Lithium Industry Reeling After China Shutters 10% Of Global Supply

That’s a nice little EV industry you got over there in the US, it’s be a shame if suddenly it found itself without the most important commodity.

That’s one way to interpret what just happened in China; another – a less cynical – is the way Bloomberg described it, namely that China’s lithium industry itself is reeling as its top production hub –  responsible for around a 10th of the world’s supply –  faces sweeping closures amid a government probe of environmental infringements.

The crackdown in Yichun, Jiangxi province, also known as the country’s “Lithium capital” follows a local lithium frenzy over the past year as miners raced to feed rampant demand for the battery material — and to benefit from record global prices. Now, they’re grappling with a close-up inspection by environment officials sent from Beijing.

A lithium battery high-tech industrial park is seen in Hongshe, Southwest China’s Sichuan Province on August 29, 2022. The park hosts 35 companies in the industry and 49 projects, making it the largest such production base in Sichuan and Southwest China’s Chongqing Municipality.

According to Yicai newspaper, ore-processing operations in Yichun have been ordered to stop as investigators probe alleged violations at lithium mines. That, Bloomberg notes, threatens somewhere between 8% and 13% of global supply, according to various analyst estimates, although it’s unclear for how long the immediate shutdowns will last.

The sudden probe injects a big dose of uncertainty into a lithium market that has seen  prices drop, bringing some relief to EV manufacturers, as more global output emerges. Jiangxi province was expected to be a big source of extra supply, from a lithium-bearing mineral known as lepidolite.

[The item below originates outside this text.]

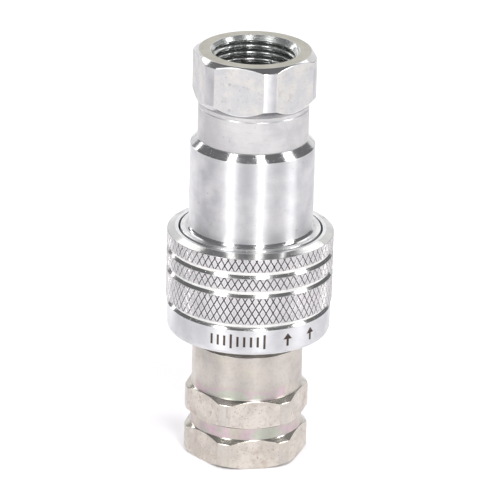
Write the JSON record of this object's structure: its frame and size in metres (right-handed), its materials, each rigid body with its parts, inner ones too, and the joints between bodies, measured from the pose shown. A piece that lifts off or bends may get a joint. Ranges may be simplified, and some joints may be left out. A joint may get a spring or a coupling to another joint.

“This supervision may mean that the inspection and control over lepidolite mining in China will be more stringent in the future,” said Susan Zou, analyst at Rystad Energy. Companies with operations in Yichun include major battery manufacturers Contemporary Amperex Technology Co. and Gotion High-Tech Co., whose shares both fell more than 1% on Monday.

Due to the ongoing probe, all lepidolite mining in Yichun aside from those by a state-owned company have been suspended, but refineries are still operational, Daiwa analysts Dennis Ip and Leo Ho said.

Global lithium prices soared to a record high last year as demand from China’s booming electric-vehicle industry outstripped production. And, as so often happens in commodities, where the cure to high prices is more supply, leading to lower prices, this high-profit, high-demand environment has encouraged miners to skirt regulations.

Some companies had already been targeted for infringements, including incidents of pollution, over the past year. This is a much wider crackdown, and involves officials from central government departments including the Ministry of Natural Resources.

Yucai added that Beijing will mainly look at violations at lithium mines and seek to guide the “healthy development” of the industry; they will largely target those mining without permits or with expired licenses.

Curiously, a recent Goldman report found that the Chinese car industry’s demand for lithium has fallen by more than half in recent months, a dramatic reversal that will drive a further slump in the market. Meanwhile, Chinese prices have dropped more than 30% from last year’s peak.

According to calculations form Citic Securities analyst Bai Junfei, a month-long mining halt in Yichun would reduce lithium output by an amount equivalent to around 13% of the world’s total. Rystad Energy, a consultancy, estimated the amount at 8%.

“At present, the market speculation is that the probe may stop after the two sessions in China next month,” Rystad’s Zou said, referring to the annual parliamentary meetings due early March.